Bring It On

(Photo: Gage Skidmore/flickr/cc)

Bring It On

No wonder Trump is afraid — a debate with Bernie Sanders would show who’s really on the side of working people.

https://www.jacobinmag.com/2016/05/trump-sanders-debate-populism-kimmel/

Last week, Donald Trump told late-night television host Jimmy Kimmel that he would debate Bernie Sanders, so long as ABC agreed to make a hefty donation to charity. It was a joke, but the Sanders campaign responded seriously -- bring it on.

Less than a full day after Sanders accepted his challenge, Trump announced he wouldn't take part. I don't debate losers, Trump explained.

The prospect of a Trump-Sanders debate slipped away, at least for the time being. But in the twenty-four hours when it seemed a possibility, people of all political stripes understood that pitting the two anti-establishment candidates against one another would be a significant political event.
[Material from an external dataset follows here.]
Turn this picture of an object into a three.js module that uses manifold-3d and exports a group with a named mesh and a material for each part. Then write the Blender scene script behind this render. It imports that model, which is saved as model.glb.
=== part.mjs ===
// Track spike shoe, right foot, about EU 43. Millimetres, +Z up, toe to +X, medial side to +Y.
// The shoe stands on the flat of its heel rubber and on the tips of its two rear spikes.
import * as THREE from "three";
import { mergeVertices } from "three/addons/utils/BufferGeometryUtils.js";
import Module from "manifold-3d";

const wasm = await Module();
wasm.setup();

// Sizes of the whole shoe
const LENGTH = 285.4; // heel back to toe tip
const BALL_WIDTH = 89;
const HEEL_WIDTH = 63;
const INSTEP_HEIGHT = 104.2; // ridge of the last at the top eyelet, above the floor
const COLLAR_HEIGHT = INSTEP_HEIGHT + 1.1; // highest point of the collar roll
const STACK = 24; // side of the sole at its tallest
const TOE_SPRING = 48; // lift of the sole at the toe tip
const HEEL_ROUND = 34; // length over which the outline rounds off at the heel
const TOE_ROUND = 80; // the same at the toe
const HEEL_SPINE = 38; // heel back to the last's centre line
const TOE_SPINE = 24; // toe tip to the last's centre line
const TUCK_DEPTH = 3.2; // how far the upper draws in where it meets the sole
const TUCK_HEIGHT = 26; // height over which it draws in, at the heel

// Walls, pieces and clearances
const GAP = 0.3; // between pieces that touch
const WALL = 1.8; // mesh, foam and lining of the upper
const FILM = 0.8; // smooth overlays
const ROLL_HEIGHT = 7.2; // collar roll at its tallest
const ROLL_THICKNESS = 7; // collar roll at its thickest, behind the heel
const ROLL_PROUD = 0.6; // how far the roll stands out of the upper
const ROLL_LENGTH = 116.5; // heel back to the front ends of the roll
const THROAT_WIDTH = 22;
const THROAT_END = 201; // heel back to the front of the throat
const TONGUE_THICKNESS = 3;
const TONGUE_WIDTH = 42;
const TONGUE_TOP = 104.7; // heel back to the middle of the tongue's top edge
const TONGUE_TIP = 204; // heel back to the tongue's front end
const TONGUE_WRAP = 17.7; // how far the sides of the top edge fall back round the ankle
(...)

Granted, some liberal commentators were quick to dismiss the proposed debate as nothing more than a distraction. Of course, this objection fits their pattern of painting Sanders's continued participation in the Democratic race as a irresponsible breach of party etiquette, potentially destructive to Hillary Clinton's chances in the general election.

But the country needs a Trump-Sanders debate, if only to show the increasingly out-of-touch punditry what most ordinary voters already know -- the two candidates may rail against the same broken system, but they're not "making the same pitch," as the Washington Postclaims. A huge chasm separates Trump's politics from Sanders's.